The plot: Hero and Claudio fall in love and, with some help from the Prince, get permission to get married. This next part gets complicated. Essentially what happens is that the villain, Don John, wants to discredit his brother the prince, Don Pedro, who had a hand in getting Claudio and Hero together. Don John tells Claudio and Don Pedro that Hero has been cheating on Claudio, and that he can prove it if they hide outside Hero’s window with him the night before the wedding. What they see in Hero’s window is Hero’s gentlewoman Margaret having consensual sex with one of Don John’s henchmen, dressed in Hero’s wedding dress (for sexy role-playing purposes), with no idea she is being watched. Claudio thinks that Hero is no longer a virgin, and like a big jerk, he dumps Hero at the alter the next day by accusing her of being damaged goods.

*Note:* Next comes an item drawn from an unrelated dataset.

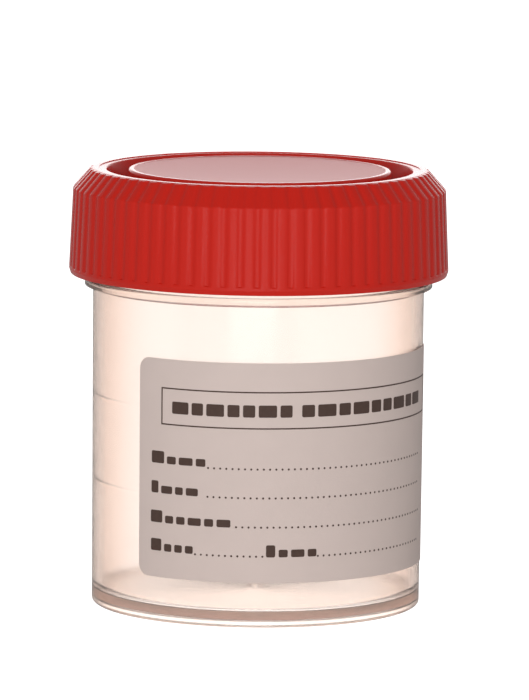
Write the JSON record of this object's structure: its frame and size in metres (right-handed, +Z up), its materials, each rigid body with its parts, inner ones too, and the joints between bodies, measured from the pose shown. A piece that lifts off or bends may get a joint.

This is where it gets really messy and icky in a modern film. It’s totally reasonable to not get married because your fiancée cheated on you the night before your wedding. However, that is not Shakespeare’s rhetoric in this scene; instead Hero is ruined and worthless. It is really a brutal scene, and its painfulness is both underscored and brushed over in this version. The staging of the rest of the film demonstrates a fairly modern attitude towards sexuality. We open the film on a flashback of Beatrice and Bendick in bed together. Beatrice doesn’t get censured for this – it just adds depth to their relationship, their flirting, and their repartee. There’s also a scene with the villain Don John and his followers that teeters just on the edge of a threesome. There is at least one couple making out in public at the masked party early in the film. Sex doesn’t seem to be an issue, in this film, in this culture, until all of a sudden, WHAM, it is.
The film hurtles happily through the first half of the play and hits this bump with the wedding, and then this adaptation seems to no longer know what to do. The text is suddenly at odds with the way sexuality has been portrayed. Hero’s father wishing she is dead during the wedding is even more of a gross overreaction to Hero’s supposed transgression.
However, the setup with Beatrice and Benedick formerly having a sexual relationship adds more depth to the fact that Benedick steps up as Hero and Beatrice’s defenders in the aftermath of the wedding. Usually this is just Benedick being a standup character, but now he is culpable. Beatrice could be subjected to the same kind of censure as Hero. In Shakespeare’s time, adultery (or any kind of sex outside of marriage) was a big deal, if you are a woman, especially a noblewoman. Even more than allegations of impropriety, Claudio leaving Hero at the altar effectively ruins her. If Hero is lucky, her father would let her stay in his household, but there will be no other offers of marriage. She is young and beautiful and is now done with her life as she knows it.
However, this is not what happens to modern women who have premarital sex. It’s not. Its a tough break, but Hero’s life should in no way be over, which makes all of this a bit overblown and tonally out of place.
Hero is also disturbingly silenced in this scene. No one believes her initial denials, so she stops talking. Her own father says it would better for her to be dead, than disgraced like this. The Friar is the one who suggests that they fake Hero’s death, that Claudio will warm to the memory her, imperfections and all, if he thinks her dead. (Also what is it with Shakespeare’s friars helping ladies to fake their own deaths to save their virtue?) A really disturbing part of this work – and the world – is how some men prefer their women, even the women they loved, dead rather than alive and impure.
In this play, the truth wins out. Don John’s henchman comes forward about exactly which lady he was romancing in Hero’s chamber, and Hero is redeemed and she and Claudio marry. Once everything comes out into the open, even Margaret gets off the hook easily (because it doesn’t really matter if maids are “pure” or not! Yikes.) But it all comes back together in a desperate and unsettling way in the film, involving a duel, a faked death, and some more disguises.
When I set out to write this, I was looking at the way this film deals with sex as a misstep, as a faulty note in an otherwise lovely piece of art. Now I’ve maybe argued myself into all of this seeming intentional. It certainly stirs up the surface of this otherwise calm lake of a film.When I walked out of the screening I got exit interviewed, and I blurted that I thought it was a charming film. I stand by that. It’s well cast and well acted, with a couple of wonderful (if not expected) performances. Nathan Fillion as buffoon law enforcement officer Dogberry landed jokes that I’ve never heard before, and I’ve seen Much Ado more than a few times. Amy Acker as Beatrice let every emotion, every thought, show in the smallest of expressions and gestures, and was moving and lovely. Alexis Denisof as Bendick demonstrated both charisma and a flair for physical comedy that I’ve never seen from him in any other role.
But it doesn’t change the fact that while lovely and gorgeously-acted this film comes up just a little bit short, ringing a tiny bit hollow. Some of the depths of emotion are touched rather than hurtled into. The prettiness of the setting, combined with filming it in black and white, makes everything feel just a little bit unreal and distant. This makes a good attempt, but ultimately isn’t enough to bridge the disconnect between the presentation and the subject matter.
– Charlotte will put this Shakespeare thing to bed for a while. Unless you let her anywhere near a production of Twelfth Night. And then all bets are off.